The mix includes commuters to jobs in Northern Virginia and Washington, as well as longtime, established residents.
"These are the same kinds of voters that Edd Houck has appealed to and won elections in the old areas of his district," Bieber said. "You look at the profile of these voters--yes, they're Republican, but there are a lot of rural voters, particularly in Madison County. Edd relates very well to rural voters; he comes from a rural background."
Both Houck and Stuber--a first-time political candidate--are concentrating especially hard on the new areas of the district.
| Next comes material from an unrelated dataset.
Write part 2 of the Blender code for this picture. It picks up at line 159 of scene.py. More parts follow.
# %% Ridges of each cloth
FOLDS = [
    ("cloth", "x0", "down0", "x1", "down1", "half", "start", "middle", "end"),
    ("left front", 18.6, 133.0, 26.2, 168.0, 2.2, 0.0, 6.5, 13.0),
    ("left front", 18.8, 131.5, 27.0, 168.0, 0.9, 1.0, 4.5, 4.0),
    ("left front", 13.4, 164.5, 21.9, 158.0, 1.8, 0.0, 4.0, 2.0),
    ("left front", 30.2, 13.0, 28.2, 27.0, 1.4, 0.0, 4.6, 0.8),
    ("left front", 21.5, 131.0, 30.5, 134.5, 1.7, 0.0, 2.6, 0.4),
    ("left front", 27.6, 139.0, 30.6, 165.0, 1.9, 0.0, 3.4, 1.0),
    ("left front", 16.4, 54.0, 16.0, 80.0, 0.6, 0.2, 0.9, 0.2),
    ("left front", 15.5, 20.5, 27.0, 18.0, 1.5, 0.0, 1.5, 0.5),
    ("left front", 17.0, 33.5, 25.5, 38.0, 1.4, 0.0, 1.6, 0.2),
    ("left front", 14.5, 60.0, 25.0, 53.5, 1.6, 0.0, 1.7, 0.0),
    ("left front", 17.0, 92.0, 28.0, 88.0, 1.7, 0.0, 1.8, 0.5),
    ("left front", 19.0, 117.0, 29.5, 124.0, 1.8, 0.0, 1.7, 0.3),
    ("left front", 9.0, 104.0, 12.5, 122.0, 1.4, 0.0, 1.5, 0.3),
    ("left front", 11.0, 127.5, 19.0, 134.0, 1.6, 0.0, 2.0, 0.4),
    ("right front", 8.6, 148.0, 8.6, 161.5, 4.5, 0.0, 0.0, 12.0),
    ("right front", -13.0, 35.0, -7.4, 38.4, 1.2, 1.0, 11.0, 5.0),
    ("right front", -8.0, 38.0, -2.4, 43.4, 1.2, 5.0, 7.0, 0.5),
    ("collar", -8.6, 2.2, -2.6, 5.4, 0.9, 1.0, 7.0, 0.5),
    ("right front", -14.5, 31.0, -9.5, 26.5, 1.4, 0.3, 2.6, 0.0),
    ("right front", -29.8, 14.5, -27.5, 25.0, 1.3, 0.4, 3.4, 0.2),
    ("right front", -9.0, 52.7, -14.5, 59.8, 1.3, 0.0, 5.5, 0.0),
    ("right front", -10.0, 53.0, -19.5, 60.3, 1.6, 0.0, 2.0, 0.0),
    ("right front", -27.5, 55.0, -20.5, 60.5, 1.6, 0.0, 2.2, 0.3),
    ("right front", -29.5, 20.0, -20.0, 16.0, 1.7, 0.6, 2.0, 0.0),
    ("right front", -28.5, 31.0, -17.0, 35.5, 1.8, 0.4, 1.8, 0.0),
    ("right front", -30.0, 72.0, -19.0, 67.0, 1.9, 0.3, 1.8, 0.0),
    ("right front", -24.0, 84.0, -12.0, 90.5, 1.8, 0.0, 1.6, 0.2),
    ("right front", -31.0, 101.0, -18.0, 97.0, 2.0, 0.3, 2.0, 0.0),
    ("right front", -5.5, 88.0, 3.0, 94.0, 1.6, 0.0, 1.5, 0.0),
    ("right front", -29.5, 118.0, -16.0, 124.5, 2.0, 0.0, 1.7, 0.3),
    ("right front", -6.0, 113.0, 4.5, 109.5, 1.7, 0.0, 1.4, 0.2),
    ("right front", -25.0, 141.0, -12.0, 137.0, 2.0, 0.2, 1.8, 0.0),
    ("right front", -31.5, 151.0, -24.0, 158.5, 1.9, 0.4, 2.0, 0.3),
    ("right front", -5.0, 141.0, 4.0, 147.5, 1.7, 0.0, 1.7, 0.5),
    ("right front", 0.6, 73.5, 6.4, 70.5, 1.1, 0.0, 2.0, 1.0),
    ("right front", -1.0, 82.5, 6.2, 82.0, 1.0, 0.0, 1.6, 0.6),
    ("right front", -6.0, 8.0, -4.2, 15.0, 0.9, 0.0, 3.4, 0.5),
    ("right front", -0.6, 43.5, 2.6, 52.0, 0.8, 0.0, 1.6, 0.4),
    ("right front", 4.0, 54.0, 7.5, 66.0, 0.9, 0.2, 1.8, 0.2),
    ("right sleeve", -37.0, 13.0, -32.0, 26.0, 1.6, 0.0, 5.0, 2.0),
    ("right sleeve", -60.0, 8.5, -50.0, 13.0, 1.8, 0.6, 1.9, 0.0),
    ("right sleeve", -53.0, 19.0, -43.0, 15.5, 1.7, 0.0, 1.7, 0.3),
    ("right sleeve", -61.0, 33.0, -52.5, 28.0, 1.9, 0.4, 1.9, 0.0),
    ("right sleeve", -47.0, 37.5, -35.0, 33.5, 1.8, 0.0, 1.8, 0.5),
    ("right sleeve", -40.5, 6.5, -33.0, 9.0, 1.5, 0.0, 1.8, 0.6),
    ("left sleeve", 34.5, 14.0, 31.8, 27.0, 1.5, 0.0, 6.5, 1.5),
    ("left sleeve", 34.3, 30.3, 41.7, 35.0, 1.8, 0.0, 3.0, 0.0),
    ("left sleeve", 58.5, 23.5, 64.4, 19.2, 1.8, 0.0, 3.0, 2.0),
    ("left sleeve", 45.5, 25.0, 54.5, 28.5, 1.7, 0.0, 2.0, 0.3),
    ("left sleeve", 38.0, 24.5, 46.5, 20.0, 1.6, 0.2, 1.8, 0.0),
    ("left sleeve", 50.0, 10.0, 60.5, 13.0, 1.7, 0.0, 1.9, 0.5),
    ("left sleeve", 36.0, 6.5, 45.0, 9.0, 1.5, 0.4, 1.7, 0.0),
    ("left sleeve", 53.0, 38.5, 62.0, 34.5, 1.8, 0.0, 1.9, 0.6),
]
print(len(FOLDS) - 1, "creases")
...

"The strategy is clearly to become known in the new areas of the district. What we're doing is working very hard with various networks that have been supportive of Edd in the old areas of his district--educators, farmers, the business community, other folks who he's gotten to know through his service in the state Senate," Bieber said. "A lot of those networks are very similar in these new parts of the district."
Bieber said Houck is in Culpeper, Madison and Orange counties at least once a week, usually more.
"It does alter, certainly, resource-allocation decisions for the campaign, how much time the candidate spends in various parts of the district," Bieber said. "We are very well aware that it is a key battleground."
Johnson said Stuber, who is relatively unknown all over the district, is making a more general push to introduce himself to voters.
Farnsworth said the amount of new territory in the district does reduce Houck's advantage as an incumbent. But, he said, Houck is the sort of centrist Democrat who will play better in a Republican-leaning district than more liberal Democrats would.
"He can present himself as a more conservative Democrat than many," Farnsworth said, noting that Houck has in the past been endorsed by the National Rifle Association. "In many ways, Edd Houck was running a Mark Warner-style campaign before any of us heard of Mark Warner."